On some brands of laptop computers it's a whole lot higher than that.

Sure, but thats the inevitable consequence of maintaining
stocks of spares and using expensive first world skilled
labor to swap the failed component.

PCs are still very modular indeed with the exception of the
motherboard and they still mostly have the cpu socketed,
even tho hardly anyone ever sees a cpu failure or a need
to upgrade the cpu either.
There are ways of doing things that add functionality without adding cost.

Nope, not over just one component.

Which is why you cant generally open plugpacks to repair
them anymore and why its been like that for decades now.
 
C

clare at snyder.on.ca

Rod Speed ha escrito:
They can do the estimate considering an ambient temperature of 20ºC -
25ºC. Check the datasheet of any semiconductor and learn something
before you write. Any rise in the temperature will shorten the lifespan
of the product. To me, that´s a quite profitable scenario.

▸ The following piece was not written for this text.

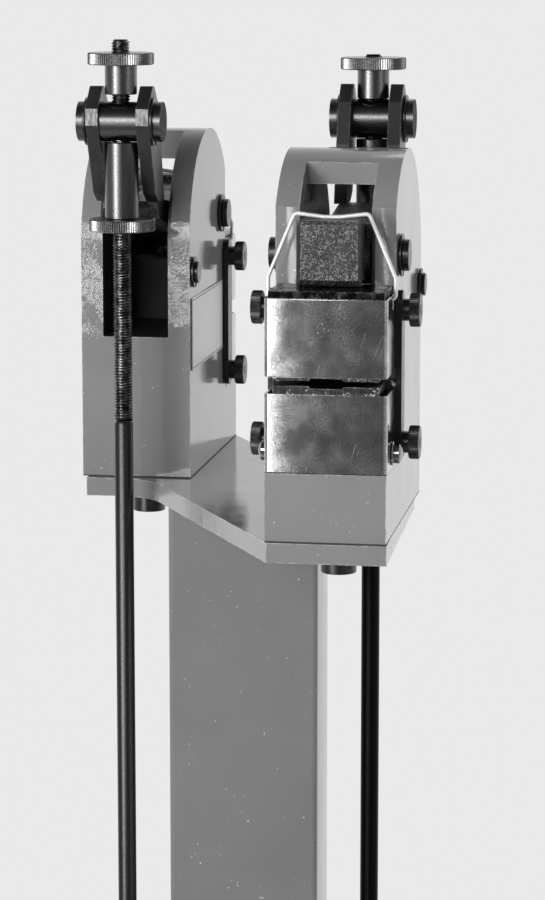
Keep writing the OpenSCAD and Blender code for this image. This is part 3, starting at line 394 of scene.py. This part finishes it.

Are you crazy? Have you ever seen a modern SMPS? Try to tell all us
that a SMPS (Switched Mode Power Supply, in case you don´t know what a
SMPS is) don´t HAVE electrolytics caps, and that those caps doesn´t
have a finite lifespan. Even electrolytics are classified based on
their MBTF at certain temperatures. Again, try to find the datasheet of
some electrolitycs caps, and educate yourself.

And just about anything electronic today is using SMPSs
I replace enought ATX computer SMPSs before they hit 3 years - many
within 2, and too many within one. And they are running, in many
cases, on protected power supplies.
No one is telling that the product will explode right after the
warranty expires, but that it can be designed to fail within a short
life span, especially with cheap products.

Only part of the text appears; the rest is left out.